Ces oeuvres sont à regarder et à déchiffrer longuement. Elles sont aussi à scander et à chanter : à cause des notes, mais aussi à cause des mots inventés et des onomatopées qui les parsèment. Quand on s'y essaie, l'effet obtenu rappelle les poèmes qui s'entendaient au cabaret Voltaire, à Zurich, au temps de dada, et la Ursonate phonétique de Kurt Schwitters, écrite entre 1921 et 1932. Schwitters ne connaît pas Wölfli - et réciproquement évidemment. Mais ils traitent le langage de façon aussi libre et étrangement lyrique l'un que l'autre.

Ce n'est qu'un des points sur lesquels Wölfli se trouve proche des avant-gardes. L'exposition consacre une large place à ce qui est méconnu : les collages.
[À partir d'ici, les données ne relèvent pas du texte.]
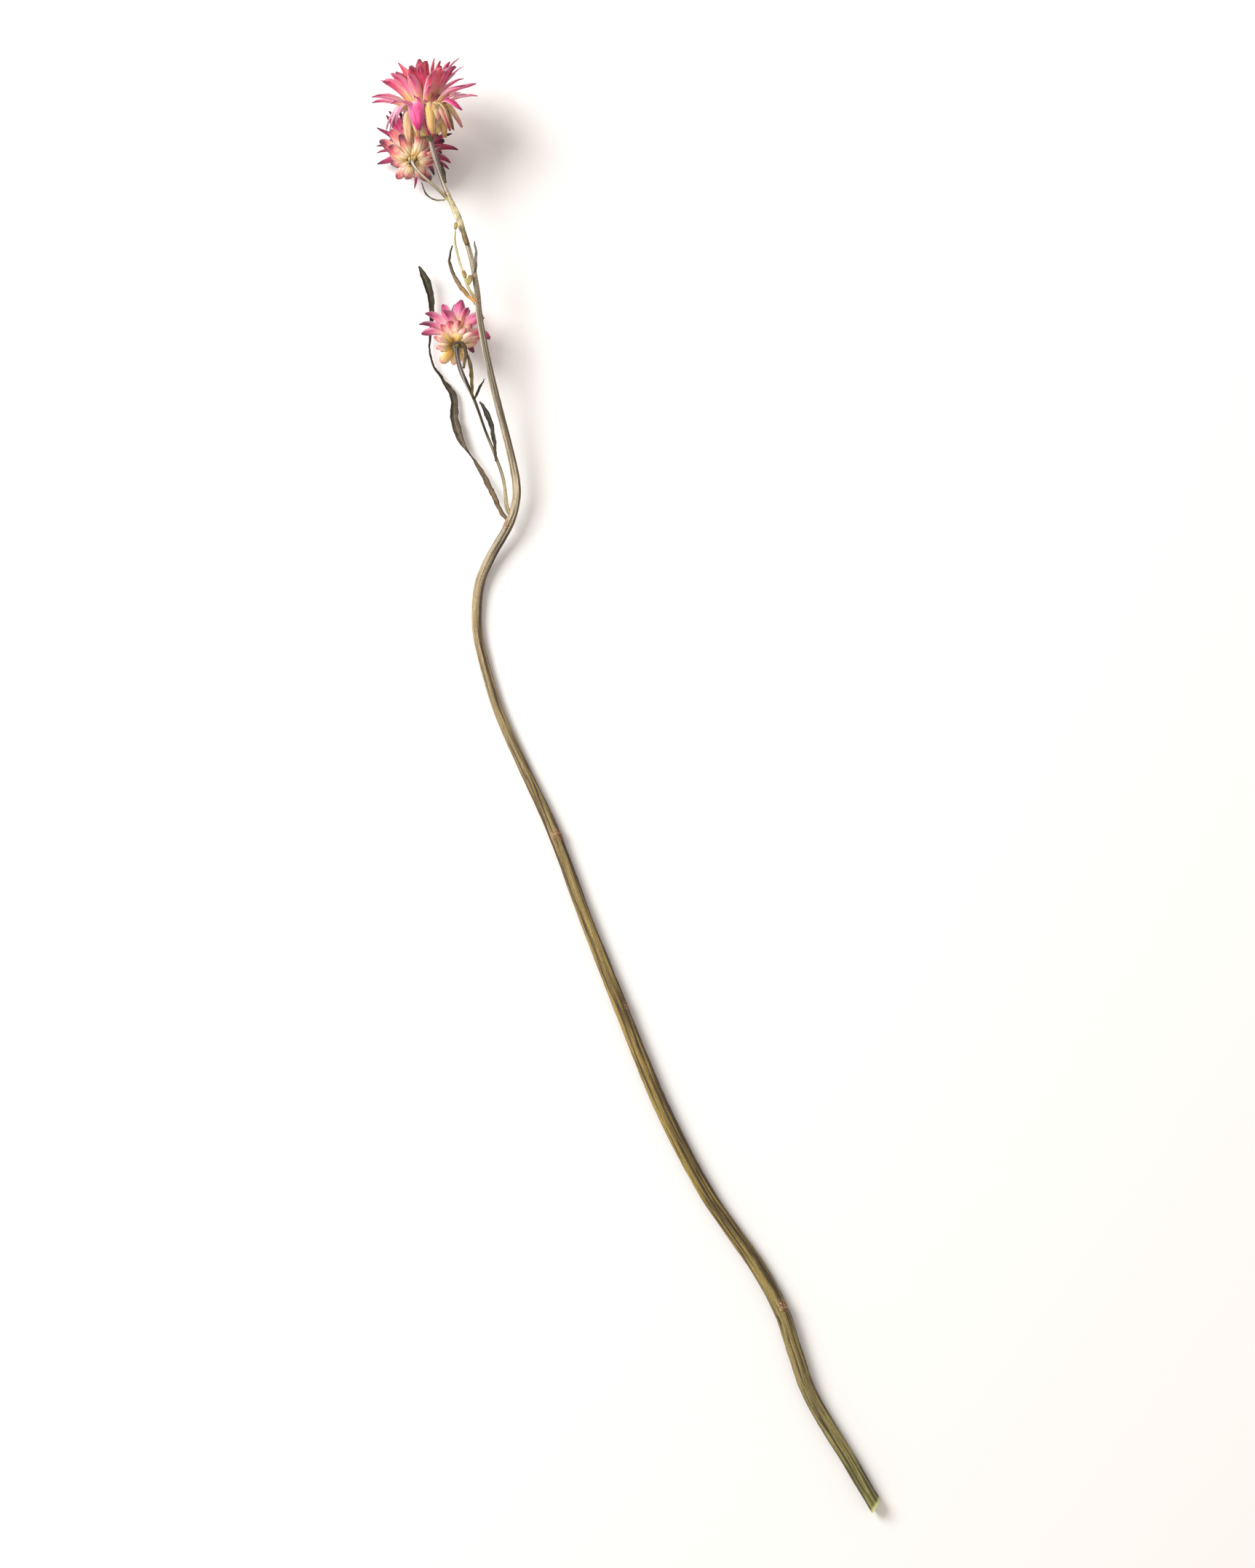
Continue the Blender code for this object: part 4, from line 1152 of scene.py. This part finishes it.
# Bud scales give a dull yellow-green that browns at the tip.
bud_green = bract_finish(
    "dried bud scales",
    [(0.0, "#8A8448"), (0.5, "#B0A456"), (1.0, "#8C6C34")],
    [(0.0, "#9A9050"), (0.5, "#CDBE74"), (1.0, "#A8844A")],
    "#E0D6A0", 0.5, through=0.1,
)
BUDS = {
    "bud_large": {"base": (-41.6, 133.6, 17.5), "axis": (0.25, 0.95, 0.2), "size": 0.2},
    "bud_small": {"base": (-42.3, 135.4, 17.7), "axis": (-0.35, 0.9, 0.3), "size": 0.15},
    "bud_tip": {"base": (-45.1, 148.4, 18.3), "axis": (0.1, 0.98, 0.1), "size": 0.14},
}
for number, (name, bud) in enumerate(BUDS.items()):
    add_bracts(
        name, "side_shoot", "stem", bud, pointed, bud_green, count=9, first_turn=0.0, seed=50 + number,
        base=(0.8, 0.0, 0.0), belly=(4.6, 0.0, 4.0), tip=(1.4, 0.0, 12.0), shift=(0.0, 0.0, 1.5),
        width=4.6, cup=0.6, roll=0.2, untidy=1.0, ripple=0.5,
    )


# Surface, light and camera. A plain white sheet, a big soft light from the upper left and a bright room.
# The camera looks straight down, as in the photograph.

# How much of the surface the picture is high, in metres, and the camera's lens and sensor, in millimetres.
FRAME_HEIGHT = 0.425
LENS = 200.0
SENSOR = 36.0

# The soft light's power in watts, its width and its place in metres, and how bright the room is.
KEY_POWER = 25.0
KEY_WIDTH = 0.8
KEY_PLACE = (-0.95, 0.62, 0.95)
ROOM_BRIGHTNESS = 0.62

floor_mesh = bpy.data.meshes.new("floor")
floor_mesh.from_pydata([(-3, -3, 0), (3, -3, 0), (3, 3, 0), (-3, 3, 0)], [], [(0, 1, 2, 3)])
floor = bpy.data.objects.new("floor", floor_mesh)
bpy.context.scene.collection.objects.link(floor)
# White card gives a quiet, nearly white ground that shows the soft shadows.
card, _, card_shader = new_finish("matt white card")
card_shader.inputs["Base Color"].default_value = colour("#F4F3F1")
card_shader.inputs["Roughness"].default_value = 0.9
floor_mesh.materials.append(card)

key_data = bpy.data.lights.new("key", "AREA")
key_data.energy = KEY_POWER
key_data.size = KEY_WIDTH
key = bpy.data.objects.new("key", key_data)
key.location = KEY_PLACE
key.rotation_euler = (-key.location).to_track_quat("-Z", "Y").to_euler()
bpy.context.scene.collection.objects.link(key)

world = bpy.data.worlds.new("bright room")
bpy.context.scene.world = world
world.use_nodes = True
world.node_tree.nodes["Background"].inputs["Color"].default_value = colour("#FFF6F0")
world.node_tree.nodes["Background"].inputs["Strength"].default_value = ROOM_BRIGHTNESS

camera_data = bpy.data.cameras.new("camera")
camera_data.lens = LENS
camera_data.sensor_width = SENSOR
camera = bpy.data.objects.new("camera", camera_data)
camera.location = (0.0, 0.0, FRAME_HEIGHT * LENS / SENSOR)
bpy.context.scene.collection.objects.link(camera)
bpy.context.scene.camera = camera
bpy.context.scene.view_settings.view_transform = "Standard"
A partir de 1917, en puisant dans de vieilles revues et dans les journaux du temps, suisses le plus souvent, Wölfli perfectionne un art précis du montage et des collisions d'images qui ne peut être comparé qu'à celui de dada. Hannah Höch, Raoul Hausmann et Max Ernst apparaissent comme ses vrais contemporains.

Le "fou" Wölfli succombe comme eux à la fascination pour les illustrations et les réclames - une fascination qui, comme la leur, s'inverse vite en dérision. Dans la plupart de ses collages, le détournement glisse au comique ou à la satire. On ne peut croire un instant que l'auteur de telles constructions visuelles agisse dans un état d'inconscience ou de démence.

L'oeuvre en apporte une autre preuve, indirecte. Dans les années 1920, la notoriété de Wölfli commence à se répandre et les commandes à affluer. Il divise alors délibérément sa production en deux parties : le Brotkunst - art alimentaire - d'une part, dans le style de ses créations antérieures, et ses Cahiers intimes de l'autre. Un artiste n'aurait pas agi autrement.

"Adolf Wölfli Univers", LAM, 59 650, Villeneuve-d'Ascq. Tél. : 03-20-19-68-88. Du mardi au dimanche de 10 heures à 18 heures. Entrée 10 €. Jusqu'au 3 juillet.